The project is implemented as a Spring application using JPA. However the Idilia API does not rely on Spring and can be used with other frameworks. The database configured is an in-memory database to facilitate testing.

If you are not familiar with Spring, here are some of its capabilities used by this application:

  • It maps requests to event handlers, recovering path and query arguments as needed.
  • It manages sessions and objects stored in the session. We use two such objects: User and Search.
  • When a string is returned from a handler, it is the combination of the name of a view file in resources/templates and the name of a fragment within that file ("file :: fragment"). We've implemented those templates using Thymeleaf.
  • The configuration of the servlet is managed by Spring Boot which configures everything using conventions.

The project also uses the Idilia Java SDK. This project is also on GitHub is is pulled automatically by maven.

Server Implementation

The code is organized as:

Package Description
com.idilia.samples.ts Single class Application used to start the application
com.idilia.samples.ts.config Configuration files for JPA and the beans. Those are automatically discovered by Spring Boot and loaded.
com.idilia.samples.ts.controller Implementation for the controllers responding to the client requests
com.idilia.samples.ts.db JPA implementation of the database
com.idilia.samples.ts.idilia Idilia API access
com.idilia.samples.ts.docs Interface layer to abstract the documents, where we get them from, and running searches on the document source
com.idilia.samples.ts.twitter Implementation for the interfaces of com.idilia.samples.ts.docs that implement tweets and obtaining them using the Twitter search API.

Database Objects

The two database objects are:

  • User: A user that runs searches. These are automatically created when first encountered. There is no login as we store the user id in a cookie. The absence of the cookie triggers a new user to be created. The user id is a UUID to enable customer-specific senses in Idilia.
  • DbSearch: A search belonging to a user. This includes the text of the search, the senses for the words, and the user keywords.

Controller

The application always starts with a request to "/" which detects the user, allocates a new one if necessary, and records it in the session. The returned HTML includes the application visual elements including the search box. Most of the visual components are hidden by the javascript.

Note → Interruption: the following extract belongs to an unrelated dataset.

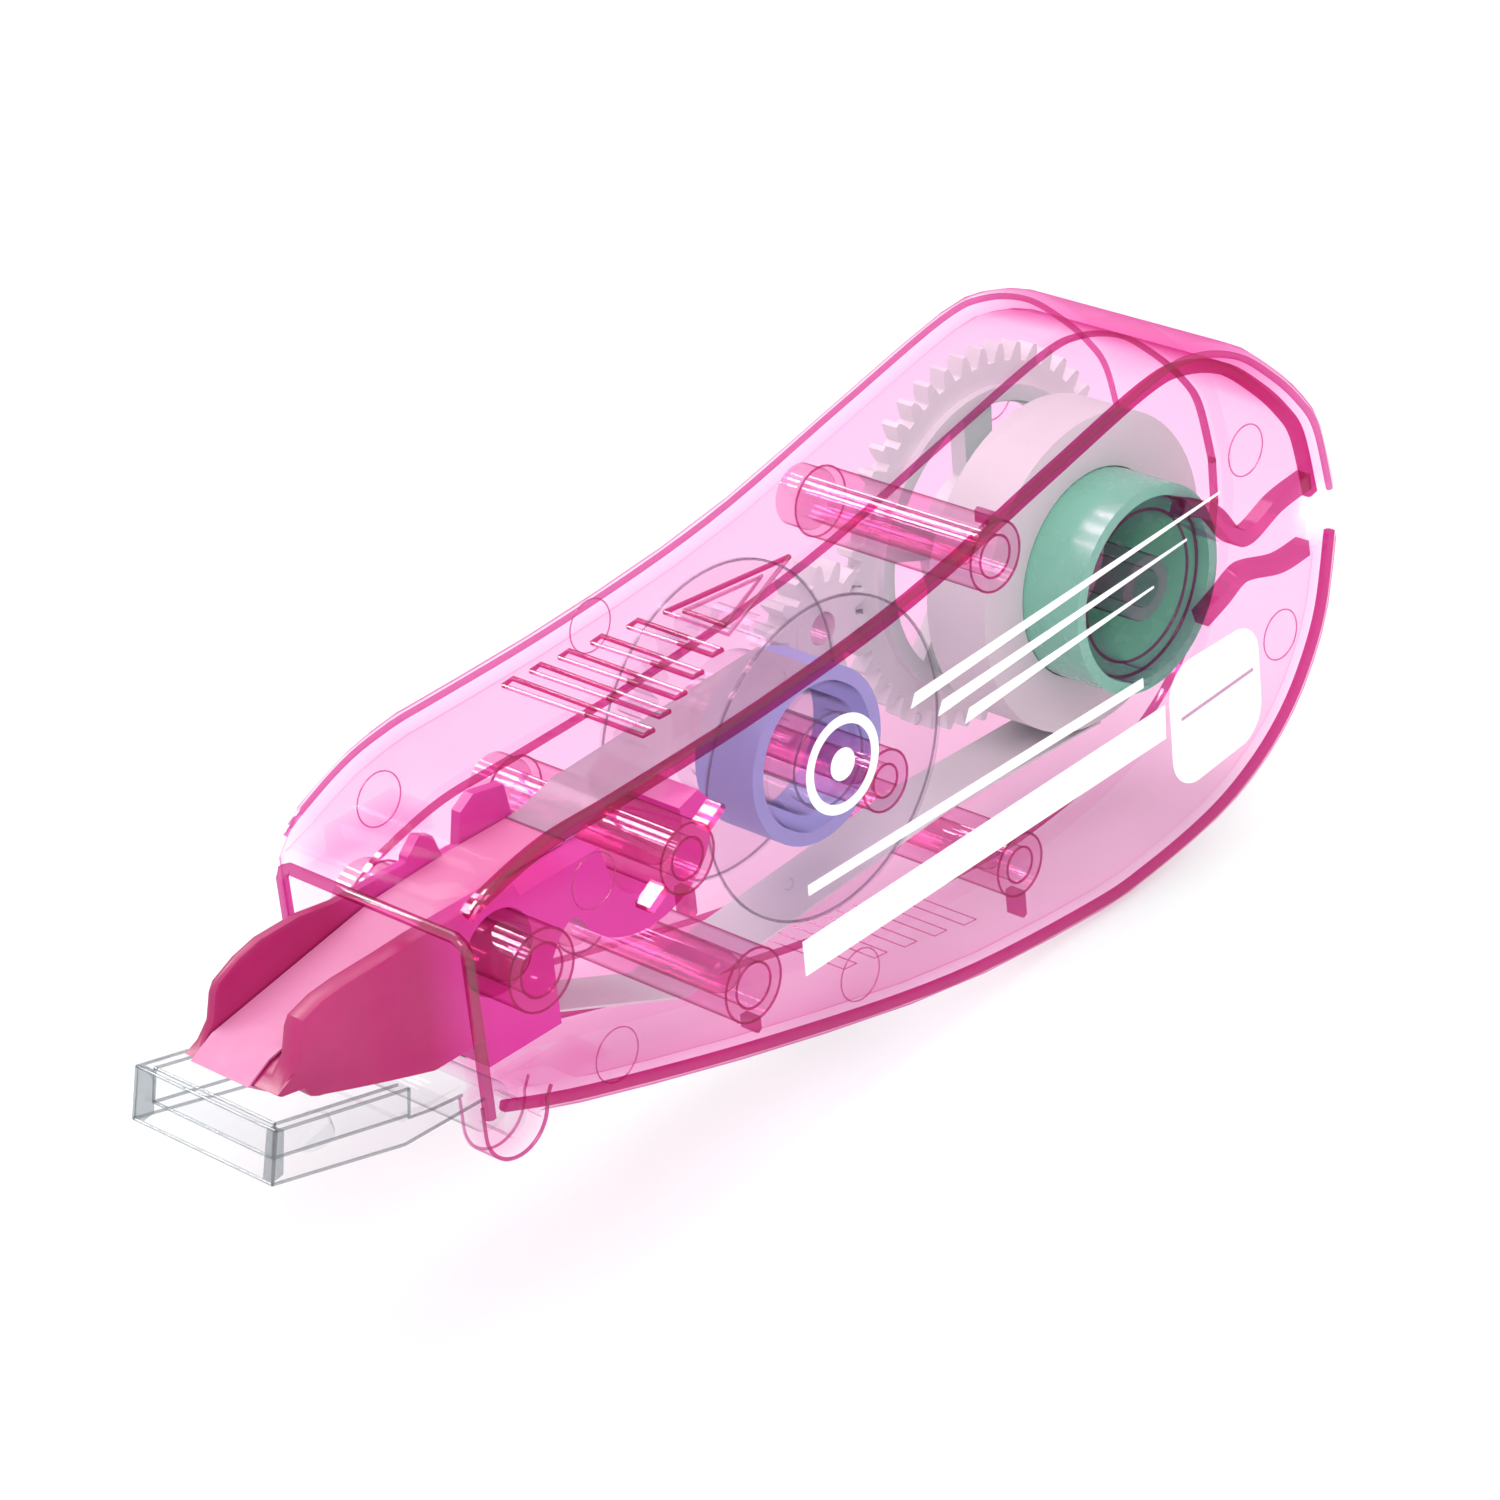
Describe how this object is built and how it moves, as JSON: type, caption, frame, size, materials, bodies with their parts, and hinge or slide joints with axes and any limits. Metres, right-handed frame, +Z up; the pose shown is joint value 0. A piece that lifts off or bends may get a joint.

The next step is for the user to submit a search expression. That is processed to return a tagging menu to the client for the user to select the meaning of each word. The tagging menu is obtained using asynchronous processing supported by the Idilia Java SDK.

The next step is for the user to submit the sense information. This is automatically recovered into a List<Sense> expected by the text/matching/eval API. The response is a redirect to obtain the first results of the search.

Results for the search are generated by class Search. It returns a Future to the controller that is set when documents are available. To obtain documents, the Search uses the DocumentSource and MatchingEvalService. Both of these also implement asynchronous APIs. The Search normally obtains more documents than requested by the browser, classifies them, and records them into the appropriate Feed.

Search pro-actively runs requests to fetch and classify documents when none are left.

Document classification is performed first by user keywords and then using the Idilia API if no keywords were found. The classification policy implemented keeps a document as soon as one positive keyword is found, then rejects it if a negative keyword is found. When no keywords, it relies on the return code from the Idilia classification API.

The documents are retrieved from the Twitter Search API using a single authentication token configured in application.properties. We provide an initial value for this token. It is rate limited by Twitter to a few searches per minute. This implementation is therefore not suitable for a real deployment because rate limit exceptions are encountered when multiple users are running searches or when repeately searching for rare word meanings.

Client Implementation

The client is implemented as a Javascript applications with a few modules that communicate with each other using custom events. The plugin dependencies are managed by bower and automatically loaded by maven when building the project.

Modules:

  • application.js: Initializes the other modules
  • search.js: Manages the search box and sense tagging of the search expression. Uses typeahead.js to fetch previous searches from the user.
  • feed.js: Manages the results area. Uses infinite scrolling on the displayed feed, switching between the kept and rejected documents, and showing statistics on the document classification.
  • keywords.js: Manages adding user keywords to improve the classification. Keywords are added when the user selects a segment of text in the feed and tags it as an expression that keeps or discards a document. The text is submitted to the server and the appropriate list of keywords is refreshed. It also enables removing a keyword from a list.
  • iscroll.js: An infinite scroll jQuery plugin that supports multiple feeds in a document and in dialog boxes. It is used to display a feed of kept and a feed of discarded documents. It also displays a feed of inside a dialog box when adding user keywords.

Running

You will need maven 3.1 or better and java 8 installed.